# JOB
From the entries below, copy every line holding the word "bodies".
[BEGIN]
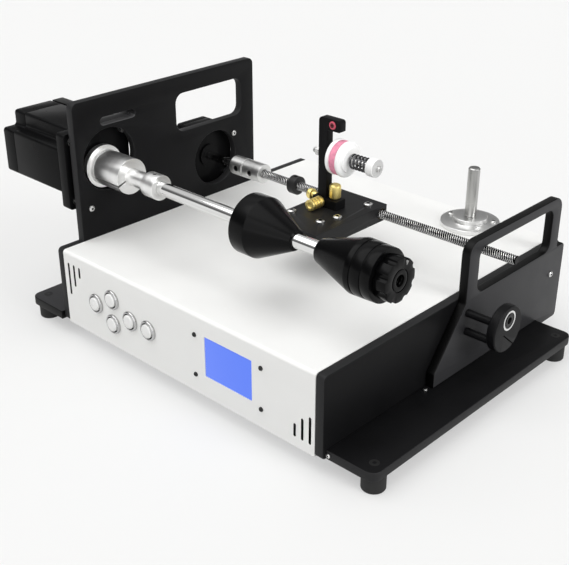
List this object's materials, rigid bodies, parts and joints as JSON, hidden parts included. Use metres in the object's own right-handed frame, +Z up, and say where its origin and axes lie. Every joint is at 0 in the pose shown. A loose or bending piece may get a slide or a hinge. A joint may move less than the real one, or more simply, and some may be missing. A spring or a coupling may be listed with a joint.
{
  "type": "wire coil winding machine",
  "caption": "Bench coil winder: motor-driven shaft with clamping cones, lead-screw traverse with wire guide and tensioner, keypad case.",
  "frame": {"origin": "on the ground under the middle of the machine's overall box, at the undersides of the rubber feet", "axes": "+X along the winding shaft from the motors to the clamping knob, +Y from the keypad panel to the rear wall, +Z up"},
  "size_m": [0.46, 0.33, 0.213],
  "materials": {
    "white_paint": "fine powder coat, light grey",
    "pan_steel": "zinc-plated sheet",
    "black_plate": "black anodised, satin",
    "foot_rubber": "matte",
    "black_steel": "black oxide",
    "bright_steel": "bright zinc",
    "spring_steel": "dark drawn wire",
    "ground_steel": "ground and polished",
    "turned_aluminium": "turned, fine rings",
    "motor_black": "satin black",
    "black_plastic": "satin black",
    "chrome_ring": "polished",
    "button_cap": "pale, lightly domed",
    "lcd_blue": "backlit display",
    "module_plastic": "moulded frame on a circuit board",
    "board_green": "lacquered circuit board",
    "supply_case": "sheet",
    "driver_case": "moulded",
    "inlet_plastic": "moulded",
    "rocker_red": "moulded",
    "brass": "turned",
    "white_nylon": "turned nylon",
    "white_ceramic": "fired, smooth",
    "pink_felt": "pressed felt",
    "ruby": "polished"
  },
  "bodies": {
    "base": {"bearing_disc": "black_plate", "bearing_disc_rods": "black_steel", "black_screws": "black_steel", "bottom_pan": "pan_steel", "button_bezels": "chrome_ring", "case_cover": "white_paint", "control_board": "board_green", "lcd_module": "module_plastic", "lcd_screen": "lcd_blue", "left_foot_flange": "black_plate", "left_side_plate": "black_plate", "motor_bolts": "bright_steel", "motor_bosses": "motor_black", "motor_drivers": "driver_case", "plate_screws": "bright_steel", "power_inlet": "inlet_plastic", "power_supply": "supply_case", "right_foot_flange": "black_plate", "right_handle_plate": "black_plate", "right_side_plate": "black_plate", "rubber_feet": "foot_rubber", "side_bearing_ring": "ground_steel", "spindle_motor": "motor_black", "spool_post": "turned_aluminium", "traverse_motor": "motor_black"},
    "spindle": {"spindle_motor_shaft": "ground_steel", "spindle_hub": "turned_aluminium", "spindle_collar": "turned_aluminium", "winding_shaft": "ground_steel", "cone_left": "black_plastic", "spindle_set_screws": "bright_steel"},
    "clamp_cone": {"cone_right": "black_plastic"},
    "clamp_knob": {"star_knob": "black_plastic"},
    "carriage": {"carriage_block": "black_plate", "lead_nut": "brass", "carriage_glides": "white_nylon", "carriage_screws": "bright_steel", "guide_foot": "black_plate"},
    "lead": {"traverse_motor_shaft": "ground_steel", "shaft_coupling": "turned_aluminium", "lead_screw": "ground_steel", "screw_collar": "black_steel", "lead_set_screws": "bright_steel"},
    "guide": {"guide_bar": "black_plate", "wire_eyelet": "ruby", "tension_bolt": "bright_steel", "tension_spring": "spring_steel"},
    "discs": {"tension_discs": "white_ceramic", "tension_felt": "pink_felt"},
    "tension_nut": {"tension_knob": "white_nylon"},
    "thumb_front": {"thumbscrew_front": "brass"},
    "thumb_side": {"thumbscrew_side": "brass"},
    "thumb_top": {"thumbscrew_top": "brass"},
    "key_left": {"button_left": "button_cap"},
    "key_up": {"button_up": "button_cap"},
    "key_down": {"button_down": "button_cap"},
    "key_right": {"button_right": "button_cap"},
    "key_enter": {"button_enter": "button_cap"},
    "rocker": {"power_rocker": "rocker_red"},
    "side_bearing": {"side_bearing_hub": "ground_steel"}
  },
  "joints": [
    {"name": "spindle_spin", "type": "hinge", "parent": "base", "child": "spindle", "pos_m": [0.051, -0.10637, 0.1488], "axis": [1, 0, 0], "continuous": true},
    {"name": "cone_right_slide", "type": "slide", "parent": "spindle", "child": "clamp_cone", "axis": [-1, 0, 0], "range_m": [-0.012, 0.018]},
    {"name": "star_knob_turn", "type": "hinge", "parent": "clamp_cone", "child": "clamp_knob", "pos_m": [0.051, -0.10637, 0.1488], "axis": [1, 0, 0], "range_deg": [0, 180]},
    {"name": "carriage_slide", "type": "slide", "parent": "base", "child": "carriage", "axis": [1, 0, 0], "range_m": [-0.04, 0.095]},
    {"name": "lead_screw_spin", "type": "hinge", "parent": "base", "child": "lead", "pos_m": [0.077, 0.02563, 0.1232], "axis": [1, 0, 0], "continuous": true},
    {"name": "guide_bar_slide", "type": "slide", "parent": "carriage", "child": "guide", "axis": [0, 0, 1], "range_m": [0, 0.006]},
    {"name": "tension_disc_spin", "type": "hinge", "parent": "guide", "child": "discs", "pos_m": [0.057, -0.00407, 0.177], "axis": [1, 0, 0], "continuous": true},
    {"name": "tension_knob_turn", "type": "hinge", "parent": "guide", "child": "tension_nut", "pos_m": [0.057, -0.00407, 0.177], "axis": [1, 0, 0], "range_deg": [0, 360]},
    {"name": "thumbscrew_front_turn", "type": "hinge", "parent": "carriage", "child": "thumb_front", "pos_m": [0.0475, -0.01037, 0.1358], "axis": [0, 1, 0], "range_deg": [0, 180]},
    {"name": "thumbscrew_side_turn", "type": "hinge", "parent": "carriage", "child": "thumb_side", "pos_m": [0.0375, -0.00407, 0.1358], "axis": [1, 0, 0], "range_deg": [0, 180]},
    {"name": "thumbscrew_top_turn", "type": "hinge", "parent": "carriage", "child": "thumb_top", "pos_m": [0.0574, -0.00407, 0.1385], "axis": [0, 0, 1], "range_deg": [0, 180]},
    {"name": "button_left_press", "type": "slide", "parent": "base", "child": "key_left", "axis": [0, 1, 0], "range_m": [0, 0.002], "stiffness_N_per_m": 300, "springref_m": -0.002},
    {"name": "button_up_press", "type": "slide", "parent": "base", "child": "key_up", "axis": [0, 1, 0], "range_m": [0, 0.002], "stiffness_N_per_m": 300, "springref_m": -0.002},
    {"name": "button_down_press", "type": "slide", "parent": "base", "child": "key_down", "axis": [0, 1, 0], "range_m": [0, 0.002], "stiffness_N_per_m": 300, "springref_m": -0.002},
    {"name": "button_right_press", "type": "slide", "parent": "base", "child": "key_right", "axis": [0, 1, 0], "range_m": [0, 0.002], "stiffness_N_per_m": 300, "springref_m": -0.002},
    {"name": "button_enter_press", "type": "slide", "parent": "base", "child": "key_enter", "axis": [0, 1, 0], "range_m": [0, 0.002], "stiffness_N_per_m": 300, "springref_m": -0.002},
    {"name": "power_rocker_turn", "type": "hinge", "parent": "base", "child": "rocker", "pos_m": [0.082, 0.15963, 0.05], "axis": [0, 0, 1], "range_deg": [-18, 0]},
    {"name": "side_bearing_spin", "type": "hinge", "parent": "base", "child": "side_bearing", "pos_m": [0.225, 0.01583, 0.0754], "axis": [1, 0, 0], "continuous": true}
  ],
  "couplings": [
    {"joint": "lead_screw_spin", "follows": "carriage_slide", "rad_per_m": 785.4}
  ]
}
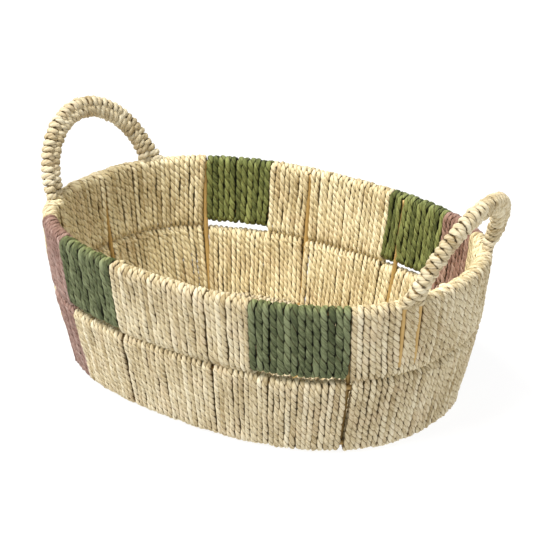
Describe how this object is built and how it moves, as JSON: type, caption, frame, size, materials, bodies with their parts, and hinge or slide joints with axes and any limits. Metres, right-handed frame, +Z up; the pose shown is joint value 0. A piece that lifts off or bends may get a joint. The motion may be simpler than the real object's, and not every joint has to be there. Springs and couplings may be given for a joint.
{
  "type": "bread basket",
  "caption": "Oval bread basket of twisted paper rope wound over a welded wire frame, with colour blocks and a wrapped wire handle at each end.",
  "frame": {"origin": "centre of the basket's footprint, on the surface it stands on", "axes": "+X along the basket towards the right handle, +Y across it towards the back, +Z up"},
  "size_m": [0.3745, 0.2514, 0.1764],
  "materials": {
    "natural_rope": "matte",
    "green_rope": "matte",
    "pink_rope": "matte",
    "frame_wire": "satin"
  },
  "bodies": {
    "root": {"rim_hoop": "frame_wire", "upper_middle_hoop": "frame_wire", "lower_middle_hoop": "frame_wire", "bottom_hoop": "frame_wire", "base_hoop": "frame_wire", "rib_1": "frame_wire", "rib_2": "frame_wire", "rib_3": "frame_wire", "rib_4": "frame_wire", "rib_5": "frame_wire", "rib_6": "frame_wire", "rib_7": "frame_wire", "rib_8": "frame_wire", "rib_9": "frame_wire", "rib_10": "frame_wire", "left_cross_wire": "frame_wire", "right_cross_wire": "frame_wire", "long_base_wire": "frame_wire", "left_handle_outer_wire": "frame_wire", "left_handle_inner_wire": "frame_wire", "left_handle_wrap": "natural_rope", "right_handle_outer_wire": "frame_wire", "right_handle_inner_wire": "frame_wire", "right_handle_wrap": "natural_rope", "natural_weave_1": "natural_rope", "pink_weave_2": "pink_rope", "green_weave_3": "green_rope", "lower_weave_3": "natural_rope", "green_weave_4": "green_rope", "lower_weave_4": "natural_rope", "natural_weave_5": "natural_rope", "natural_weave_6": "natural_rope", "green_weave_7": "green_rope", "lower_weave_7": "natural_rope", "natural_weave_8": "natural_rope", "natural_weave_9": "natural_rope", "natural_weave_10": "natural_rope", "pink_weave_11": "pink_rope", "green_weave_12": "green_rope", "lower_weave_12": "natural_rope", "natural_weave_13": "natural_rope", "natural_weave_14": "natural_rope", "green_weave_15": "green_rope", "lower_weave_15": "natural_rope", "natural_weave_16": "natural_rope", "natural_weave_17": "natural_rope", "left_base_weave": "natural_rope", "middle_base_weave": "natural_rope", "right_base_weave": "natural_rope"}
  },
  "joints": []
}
[END]
# EXERCISE SOLUTION
List this object's materials, rigid bodies, parts and joints as JSON, hidden parts included. Use metres in the object's own right-handed frame, +Z up, and say where its origin and axes lie. Every joint is at 0 in the pose shown. A loose or bending piece may get a slide or a hinge. A joint may move less than the real one, or more simply, and some may be missing. A spring or a coupling may be listed with a joint.
  "bodies": {
Describe how this object is built and how it moves, as JSON: type, caption, frame, size, materials, bodies with their parts, and hinge or slide joints with axes and any limits. Metres, right-handed frame, +Z up; the pose shown is joint value 0. A piece that lifts off or bends may get a joint. The motion may be simpler than the real object's, and not every joint has to be there. Springs and couplings may be given for a joint.
  "bodies": {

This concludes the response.